From the listing below, copy only the lines running from the line that contains "for name, make" to the line that contains "bpy.data.objects.remove(obj)", both included.
── The input ──
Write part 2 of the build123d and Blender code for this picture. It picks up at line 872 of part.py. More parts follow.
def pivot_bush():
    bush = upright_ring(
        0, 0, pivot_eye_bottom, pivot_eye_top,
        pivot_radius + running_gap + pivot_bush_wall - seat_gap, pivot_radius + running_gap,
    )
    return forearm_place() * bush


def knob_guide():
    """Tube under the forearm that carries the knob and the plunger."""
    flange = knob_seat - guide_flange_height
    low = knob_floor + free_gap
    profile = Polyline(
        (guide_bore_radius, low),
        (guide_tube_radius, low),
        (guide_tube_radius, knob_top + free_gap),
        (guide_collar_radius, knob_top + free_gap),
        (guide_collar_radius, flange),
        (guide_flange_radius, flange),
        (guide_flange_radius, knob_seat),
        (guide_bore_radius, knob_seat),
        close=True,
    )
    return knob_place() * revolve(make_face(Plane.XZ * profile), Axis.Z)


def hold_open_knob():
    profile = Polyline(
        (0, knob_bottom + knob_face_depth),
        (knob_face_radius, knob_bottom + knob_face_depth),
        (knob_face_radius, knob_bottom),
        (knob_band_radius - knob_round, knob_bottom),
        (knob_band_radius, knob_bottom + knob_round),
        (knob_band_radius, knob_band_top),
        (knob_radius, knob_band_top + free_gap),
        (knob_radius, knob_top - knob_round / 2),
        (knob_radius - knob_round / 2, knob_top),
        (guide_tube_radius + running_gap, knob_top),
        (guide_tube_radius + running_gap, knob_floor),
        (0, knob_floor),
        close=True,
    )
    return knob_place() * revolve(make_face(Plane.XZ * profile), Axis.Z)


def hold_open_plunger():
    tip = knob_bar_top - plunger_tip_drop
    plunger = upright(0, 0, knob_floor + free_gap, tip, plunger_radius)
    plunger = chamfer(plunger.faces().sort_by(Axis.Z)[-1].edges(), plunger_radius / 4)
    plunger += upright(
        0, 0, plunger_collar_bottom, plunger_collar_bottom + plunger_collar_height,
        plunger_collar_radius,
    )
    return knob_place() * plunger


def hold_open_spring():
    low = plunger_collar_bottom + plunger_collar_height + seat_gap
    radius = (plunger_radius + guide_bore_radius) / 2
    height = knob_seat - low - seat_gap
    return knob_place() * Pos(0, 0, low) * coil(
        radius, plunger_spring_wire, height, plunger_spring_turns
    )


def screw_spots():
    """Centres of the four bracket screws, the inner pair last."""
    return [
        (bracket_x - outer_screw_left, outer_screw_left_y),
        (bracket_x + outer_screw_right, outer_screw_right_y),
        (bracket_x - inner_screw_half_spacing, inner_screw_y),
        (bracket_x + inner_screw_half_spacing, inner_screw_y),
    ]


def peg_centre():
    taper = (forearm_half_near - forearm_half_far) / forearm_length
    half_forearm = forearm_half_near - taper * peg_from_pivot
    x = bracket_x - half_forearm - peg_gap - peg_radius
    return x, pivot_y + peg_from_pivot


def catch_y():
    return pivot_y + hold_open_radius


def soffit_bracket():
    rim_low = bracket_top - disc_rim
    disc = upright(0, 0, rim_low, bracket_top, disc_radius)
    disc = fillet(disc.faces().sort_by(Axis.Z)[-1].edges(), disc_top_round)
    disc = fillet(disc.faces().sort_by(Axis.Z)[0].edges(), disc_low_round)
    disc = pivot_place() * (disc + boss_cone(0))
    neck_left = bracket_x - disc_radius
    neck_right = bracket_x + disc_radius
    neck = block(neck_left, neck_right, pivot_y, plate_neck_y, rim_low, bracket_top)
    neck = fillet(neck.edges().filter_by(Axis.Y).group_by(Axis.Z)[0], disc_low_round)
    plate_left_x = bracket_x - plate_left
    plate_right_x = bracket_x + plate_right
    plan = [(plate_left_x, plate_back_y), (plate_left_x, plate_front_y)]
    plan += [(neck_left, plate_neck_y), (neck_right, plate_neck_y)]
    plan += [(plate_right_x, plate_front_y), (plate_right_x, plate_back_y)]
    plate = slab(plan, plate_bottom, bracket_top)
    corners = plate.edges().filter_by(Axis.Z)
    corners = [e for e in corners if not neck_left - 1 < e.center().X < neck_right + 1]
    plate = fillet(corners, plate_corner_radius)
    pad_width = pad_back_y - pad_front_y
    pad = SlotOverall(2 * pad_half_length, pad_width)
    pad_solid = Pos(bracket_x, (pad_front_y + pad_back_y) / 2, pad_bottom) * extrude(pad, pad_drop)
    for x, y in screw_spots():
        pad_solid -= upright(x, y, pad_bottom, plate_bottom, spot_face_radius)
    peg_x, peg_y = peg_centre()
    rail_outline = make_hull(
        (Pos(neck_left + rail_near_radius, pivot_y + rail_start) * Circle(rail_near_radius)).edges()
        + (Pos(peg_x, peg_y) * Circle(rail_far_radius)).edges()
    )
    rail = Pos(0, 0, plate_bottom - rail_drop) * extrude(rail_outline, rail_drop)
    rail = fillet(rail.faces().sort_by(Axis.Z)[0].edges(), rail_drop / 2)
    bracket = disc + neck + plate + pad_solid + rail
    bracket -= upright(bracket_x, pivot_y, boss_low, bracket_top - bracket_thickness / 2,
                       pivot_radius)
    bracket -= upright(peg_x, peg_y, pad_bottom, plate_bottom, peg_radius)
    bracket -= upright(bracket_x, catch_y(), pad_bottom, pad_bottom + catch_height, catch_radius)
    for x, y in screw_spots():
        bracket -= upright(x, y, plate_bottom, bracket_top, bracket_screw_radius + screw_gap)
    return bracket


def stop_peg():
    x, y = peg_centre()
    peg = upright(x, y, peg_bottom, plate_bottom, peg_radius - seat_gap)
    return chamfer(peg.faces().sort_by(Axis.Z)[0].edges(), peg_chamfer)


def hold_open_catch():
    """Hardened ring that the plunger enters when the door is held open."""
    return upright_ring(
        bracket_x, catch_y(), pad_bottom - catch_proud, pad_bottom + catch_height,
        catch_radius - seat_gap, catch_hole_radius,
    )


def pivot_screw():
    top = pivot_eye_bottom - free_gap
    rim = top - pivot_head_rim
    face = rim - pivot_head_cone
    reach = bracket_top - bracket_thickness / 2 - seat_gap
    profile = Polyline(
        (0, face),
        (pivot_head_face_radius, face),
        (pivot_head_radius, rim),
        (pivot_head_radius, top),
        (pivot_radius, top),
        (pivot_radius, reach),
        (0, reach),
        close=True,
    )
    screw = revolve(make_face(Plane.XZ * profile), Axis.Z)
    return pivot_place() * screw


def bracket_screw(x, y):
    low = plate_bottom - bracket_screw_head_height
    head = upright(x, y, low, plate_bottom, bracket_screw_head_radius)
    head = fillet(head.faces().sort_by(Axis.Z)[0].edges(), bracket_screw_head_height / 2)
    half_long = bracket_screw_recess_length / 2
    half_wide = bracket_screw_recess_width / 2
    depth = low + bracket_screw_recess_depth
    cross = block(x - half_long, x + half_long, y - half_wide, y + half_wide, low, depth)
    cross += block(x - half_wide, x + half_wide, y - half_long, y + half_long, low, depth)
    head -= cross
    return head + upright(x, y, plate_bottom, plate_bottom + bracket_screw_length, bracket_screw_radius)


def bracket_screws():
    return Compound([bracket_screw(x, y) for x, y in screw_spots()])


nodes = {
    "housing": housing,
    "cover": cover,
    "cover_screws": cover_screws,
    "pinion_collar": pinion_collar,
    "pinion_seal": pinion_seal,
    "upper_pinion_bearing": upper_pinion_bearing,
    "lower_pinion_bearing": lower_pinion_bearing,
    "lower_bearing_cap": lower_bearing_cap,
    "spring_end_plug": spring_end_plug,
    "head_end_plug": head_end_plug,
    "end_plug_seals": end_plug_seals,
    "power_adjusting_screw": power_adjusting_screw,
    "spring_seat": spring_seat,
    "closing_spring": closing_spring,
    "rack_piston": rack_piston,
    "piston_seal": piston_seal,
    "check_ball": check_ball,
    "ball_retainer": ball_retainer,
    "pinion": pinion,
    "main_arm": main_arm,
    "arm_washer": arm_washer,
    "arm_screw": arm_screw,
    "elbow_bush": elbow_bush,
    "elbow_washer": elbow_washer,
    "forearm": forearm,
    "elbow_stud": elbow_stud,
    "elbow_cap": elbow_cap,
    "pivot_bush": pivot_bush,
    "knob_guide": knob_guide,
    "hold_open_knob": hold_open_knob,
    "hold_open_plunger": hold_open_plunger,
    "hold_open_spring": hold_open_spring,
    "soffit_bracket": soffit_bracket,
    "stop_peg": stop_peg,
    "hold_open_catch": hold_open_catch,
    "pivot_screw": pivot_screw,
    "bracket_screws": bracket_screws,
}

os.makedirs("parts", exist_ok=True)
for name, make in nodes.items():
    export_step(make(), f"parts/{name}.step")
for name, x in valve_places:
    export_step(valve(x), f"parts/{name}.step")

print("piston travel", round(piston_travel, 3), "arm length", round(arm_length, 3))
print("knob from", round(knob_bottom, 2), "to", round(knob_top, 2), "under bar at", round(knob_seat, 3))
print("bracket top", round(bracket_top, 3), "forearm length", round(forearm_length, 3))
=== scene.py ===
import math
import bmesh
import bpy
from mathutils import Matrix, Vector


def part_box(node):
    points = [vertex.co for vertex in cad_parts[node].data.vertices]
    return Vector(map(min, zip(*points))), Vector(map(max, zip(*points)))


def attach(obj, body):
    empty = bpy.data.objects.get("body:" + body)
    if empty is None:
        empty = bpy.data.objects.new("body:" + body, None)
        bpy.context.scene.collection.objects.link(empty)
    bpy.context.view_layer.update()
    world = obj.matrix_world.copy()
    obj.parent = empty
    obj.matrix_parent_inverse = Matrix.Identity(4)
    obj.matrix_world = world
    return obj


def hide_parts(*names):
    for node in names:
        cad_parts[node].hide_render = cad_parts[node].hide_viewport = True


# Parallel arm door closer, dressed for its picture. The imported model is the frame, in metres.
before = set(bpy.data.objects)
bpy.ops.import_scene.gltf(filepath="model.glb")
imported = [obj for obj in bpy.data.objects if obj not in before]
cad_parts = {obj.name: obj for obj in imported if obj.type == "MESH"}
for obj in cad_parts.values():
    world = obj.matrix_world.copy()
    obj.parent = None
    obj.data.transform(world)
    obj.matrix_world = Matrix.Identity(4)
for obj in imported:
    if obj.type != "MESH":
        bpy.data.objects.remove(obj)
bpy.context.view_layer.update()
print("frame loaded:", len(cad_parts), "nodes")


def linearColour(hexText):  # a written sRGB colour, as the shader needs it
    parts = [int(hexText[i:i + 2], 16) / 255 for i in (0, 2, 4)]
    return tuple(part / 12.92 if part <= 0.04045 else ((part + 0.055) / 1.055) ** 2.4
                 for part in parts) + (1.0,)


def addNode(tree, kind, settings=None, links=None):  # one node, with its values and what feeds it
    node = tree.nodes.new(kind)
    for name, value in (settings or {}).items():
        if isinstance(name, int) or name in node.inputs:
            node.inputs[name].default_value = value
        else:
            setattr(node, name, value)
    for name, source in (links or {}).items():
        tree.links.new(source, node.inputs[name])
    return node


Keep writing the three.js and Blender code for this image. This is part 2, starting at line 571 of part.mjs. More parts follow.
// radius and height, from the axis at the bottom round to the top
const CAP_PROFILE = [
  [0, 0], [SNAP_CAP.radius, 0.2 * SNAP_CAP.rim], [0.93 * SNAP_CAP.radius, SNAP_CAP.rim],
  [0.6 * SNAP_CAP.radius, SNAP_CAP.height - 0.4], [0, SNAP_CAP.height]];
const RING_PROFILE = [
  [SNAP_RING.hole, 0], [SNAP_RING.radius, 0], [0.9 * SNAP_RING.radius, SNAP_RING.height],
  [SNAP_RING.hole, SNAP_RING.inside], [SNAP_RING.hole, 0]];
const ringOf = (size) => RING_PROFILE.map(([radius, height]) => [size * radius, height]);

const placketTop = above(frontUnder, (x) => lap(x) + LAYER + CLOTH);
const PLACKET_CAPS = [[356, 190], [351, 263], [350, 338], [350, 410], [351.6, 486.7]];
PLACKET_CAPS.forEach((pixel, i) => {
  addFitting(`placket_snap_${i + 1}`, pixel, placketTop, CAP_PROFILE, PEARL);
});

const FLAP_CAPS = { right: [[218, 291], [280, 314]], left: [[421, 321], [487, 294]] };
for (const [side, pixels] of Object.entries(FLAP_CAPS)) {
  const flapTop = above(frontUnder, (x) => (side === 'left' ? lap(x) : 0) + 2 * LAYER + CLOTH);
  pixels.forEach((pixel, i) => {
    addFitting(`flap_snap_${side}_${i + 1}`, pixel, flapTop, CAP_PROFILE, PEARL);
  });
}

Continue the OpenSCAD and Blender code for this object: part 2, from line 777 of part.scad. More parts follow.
───
Worked answer>
for name, make in nodes.items():
    export_step(make(), f"parts/{name}.step")
for name, x in valve_places:
    export_step(valve(x), f"parts/{name}.step")

print("piston travel", round(piston_travel, 3), "arm length", round(arm_length, 3))
print("knob from", round(knob_bottom, 2), "to", round(knob_top, 2), "under bar at", round(knob_seat, 3))
print("bracket top", round(bracket_top, 3), "forearm length", round(forearm_length, 3))
=== scene.py ===
import math
import bmesh
import bpy
from mathutils import Matrix, Vector


def part_box(node):
    points = [vertex.co for vertex in cad_parts[node].data.vertices]
    return Vector(map(min, zip(*points))), Vector(map(max, zip(*points)))


def attach(obj, body):
    empty = bpy.data.objects.get("body:" + body)
    if empty is None:
        empty = bpy.data.objects.new("body:" + body, None)
        bpy.context.scene.collection.objects.link(empty)
    bpy.context.view_layer.update()
    world = obj.matrix_world.copy()
    obj.parent = empty
    obj.matrix_parent_inverse = Matrix.Identity(4)
    obj.matrix_world = world
    return obj


def hide_parts(*names):
    for node in names:
        cad_parts[node].hide_render = cad_parts[node].hide_viewport = True


# Parallel arm door closer, dressed for its picture. The imported model is the frame, in metres.
before = set(bpy.data.objects)
bpy.ops.import_scene.gltf(filepath="model.glb")
imported = [obj for obj in bpy.data.objects if obj not in before]
cad_parts = {obj.name: obj for obj in imported if obj.type == "MESH"}
for obj in cad_parts.values():
    world = obj.matrix_world.copy()
    obj.parent = None
    obj.data.transform(world)
    obj.matrix_world = Matrix.Identity(4)
for obj in imported:
    if obj.type != "MESH":
        bpy.data.objects.remove(obj)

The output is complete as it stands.